Put another way, if the Court were to reach the merits of Petitioner's claim, and determine that she is entitled to FSA credits for the period she claims she should have received them, i.e., September 26, 2022 to July 19, 2023, this would advance the date on which she reaches the statutory maximum number of 365 days of accrued credit, but it would not entitle her to earlier release as she will only be entitled to application of those credits once she is within twelve months of her currently projected good conduct time release date of June 11, 2027.
IV. CONCLUSION
Based on the foregoing, this Court recommends that Petitioner's amended federal habeas petition (dkt. # 6) and this action be DISMISSED. A proposed Order accompanies this Report and Recommendation.

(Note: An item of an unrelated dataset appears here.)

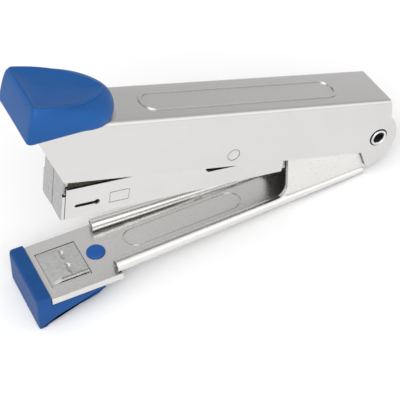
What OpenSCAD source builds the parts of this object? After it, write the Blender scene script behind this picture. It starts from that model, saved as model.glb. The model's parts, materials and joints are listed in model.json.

Objections to this Report and Recommendation, if any, should be filed with the Clerk and served upon all parties to this suit within twenty-one (21) days of the date on which this Report and Recommendation is signed. Failure to file objections within the specified time may affect your right to appeal. Objections should be noted for consideration on the District Judge's motions calendar for the third Friday after they are filed. Responses to objections may be filed within fourteen (14) days after service of objections. If no timely objections are filed, the matter will be ready for consideration by the District Judge on May 17, 2024.